Given the stranglehold three platform companies, Google, Meta and Amazon have on advertising — controlling about 64% of all digital advertising — the move is critical to the Times’ success going forward, Felice said, especially to flatten out earnings performances that yield massive spikes, such as the Trump Bump in non-election years.

“In addition, the deal broadens the scope of first-party data The New York Times can seek to monetize in the future, by greatly expanding its sociodemographic reach,” Felice said. This data can also be used to drive new affiliate marketing and media retail partnerships, he added.

Then too — and this has been mentioned in other reports about the deal — sports is a particularly good market to enter because fans are an extremely sticky audience. Hardcore fandom transcends geography and even a team’s success. Fans bond for life. They will read a half dozen stories about their team right after the game they just watched.

“The intense commitment and loyalty of sports fans is stronger than almost any brand goodwill,” Felice said. “And sports have always had strong advertising and performance-marketing potential. Additionally, social media has given a new voice to athletes to drive social causes that can help increase data targeting for a media company.”

In addition, Felice said, the deal fits with the Times’ push into more lifestyle areas of media. (The company already has subscription-based products in games, shopping and cooking.) National news, Felice suggested, is becoming commoditized, while the local news market is already heavily consolidated.
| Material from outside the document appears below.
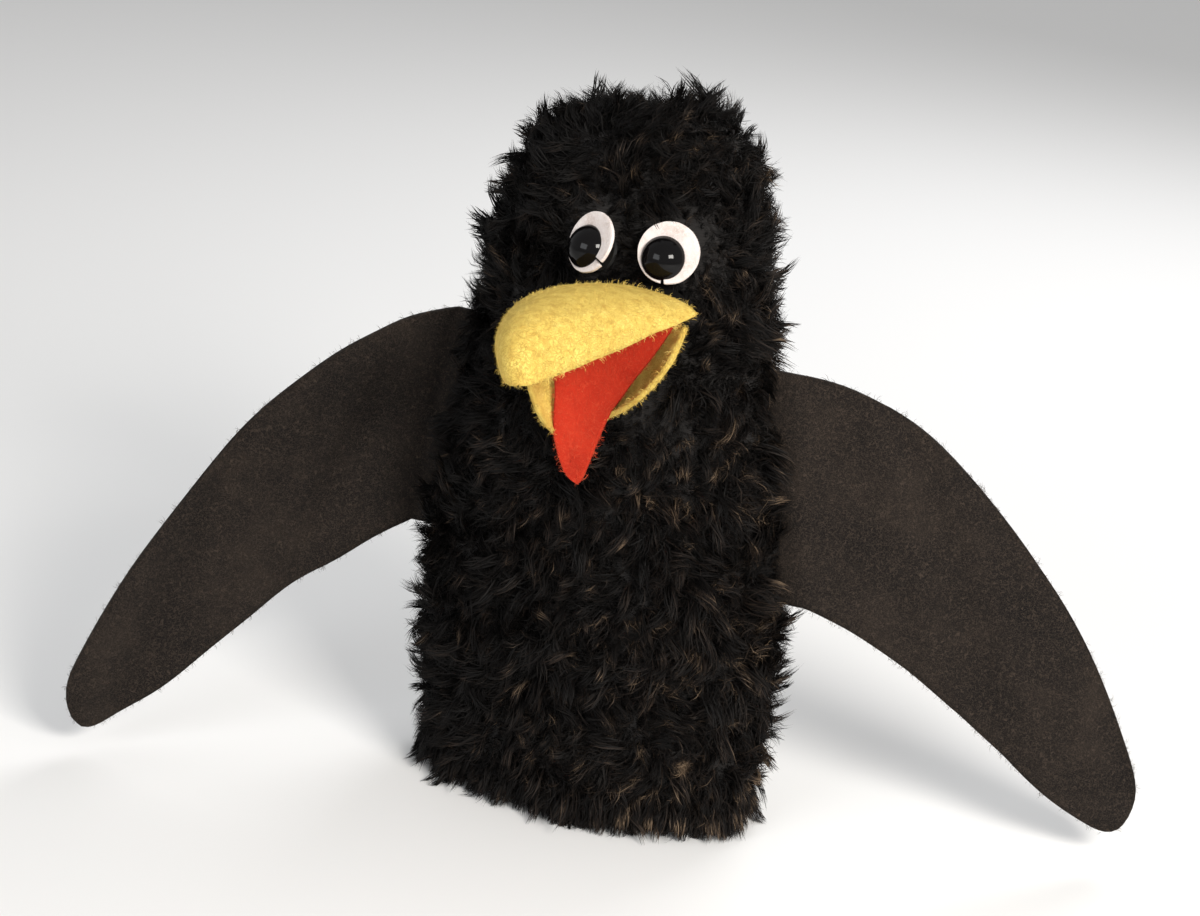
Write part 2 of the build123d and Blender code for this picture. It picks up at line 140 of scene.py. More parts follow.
def settle(piece):
    """The piece's modifiers are made into its mesh."""
    bpy.context.view_layer.update()
    seen = piece.evaluated_get(bpy.context.evaluated_depsgraph_get())
    done = bpy.data.meshes.new_from_object(seen)
    piece.modifiers.clear()
    old = piece.data
    piece.data = done
    done.name = old.name + "_done"
    bpy.data.meshes.remove(old)
    return piece


def thicken(piece, thickness, offset=0.0):
    """Gives a felt or cloth piece its thickness."""
    wall = piece.modifiers.new("wall", "SOLIDIFY")
    wall.thickness = thickness
    wall.offset = offset
    wall.use_even_offset = True
    return settle(piece)


def flat_colour(name, colour, roughness):
    """Material of one colour."""
    material = bpy.data.materials.new(name)
    material.use_nodes = True
    shader = material.node_tree.nodes["Principled BSDF"]
    shader.inputs["Base Color"].default_value = (*colour, 1)
    shader.inputs["Roughness"].default_value = roughness
    return material


knit = flat_colour("black_knit", (0.010, 0.0085, 0.008), 0.95)
knit_nodes = knit.node_tree.nodes
knit_links = knit.node_tree.links
knit_place = knit_nodes.new("ShaderNodeTexCoord")
knit_rows = knit_nodes.new("ShaderNodeTexWave")
knit_rows.bands_direction = "Z"
knit_rows.inputs["Scale"].default_value = 260
knit_rows.inputs["Distortion"].default_value = 3
knit_bump = knit_nodes.new("ShaderNodeBump")
knit_bump.inputs["Strength"].default_value = 0.6
knit_bump.inputs["Distance"].default_value = 0.0004
knit_links.new(knit_place.outputs["Object"], knit_rows.inputs["Vector"])
knit_links.new(knit_rows.outputs["Fac"], knit_bump.inputs["Height"])
knit_links.new(knit_bump.outputs["Normal"], knit_nodes["Principled BSDF"].inputs["Normal"])


def half_round(start_turn, levels):
    """Rows of points on the backing, each half way round the sleeve from start_turn."""
    columns = 64
    turns = [start_turn + 180 * i / columns for i in range(columns + 1)]
    return [[sleeve_spot(turn, level) for turn in turns] for level in levels]


height_steps = [hem_height + (crown_start - hem_height) * i / 58 for i in range(59)]
height_steps += [crown_start + 90 * i / 15 for i in range(1, 16)]
panel_starts = {"fur_front": 180, "fur_back": 0}
panels = {}
for name, start_turn in panel_starts.items():
    panels[name] = rows_to_object(name + "_backing", half_round(start_turn, height_steps))

# ---------------------------------------------------------------- shaggy pile
# Long curly pile of soft black fibre, with brown patches in it, that has clumped into pointed locks.
# It lies every way on the body, stands off the sides and the crown, is shorter round the eyes and
# behind the lower beak, and hangs down at the hem.
lock_kinds = 7
fur_spacing = 0.0024
tuft_spacing = 0.0066
hem_tuft_spacing = 0.0024
hang_height = 0.019
face_height = 0.198
eye_clearing = 0.019
eye_cover = 0.0090
eye_places = []
for eye in ("eye_disc_left", "eye_disc_right"):
    corner_a, corner_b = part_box(eye)
    eye_places.append((corner_a + corner_b) / 2)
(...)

Therefore, niche subscriptions initiatives make sense.

The Athletic deal is also about scale, Felice said.

“While most people are saying this is about subscribers — and that’s the obvious answer — digital media is about scale,” he said. “I would argue it’s about survival, and unlocking an audience that wasn’t available to the Times before. For example, collegiate name and likeness [where college athletes are free to market themselves] opens a new avenue for The Times company to compete on a local level. This has historically not been an area of opportunity for them, as The Times is largely national/global,” Felice said. Now, the Times can use its advertising tech stack to fuel new revenue streams for The Athletic, or drive retail media partnerships through affiliate and performance marketing.

I differ with Felice on the point about scale. Scale works for the platforms and few others, and any number of examples prove that: Yahoo and then Verizon, Time Warner, Meredith, among others.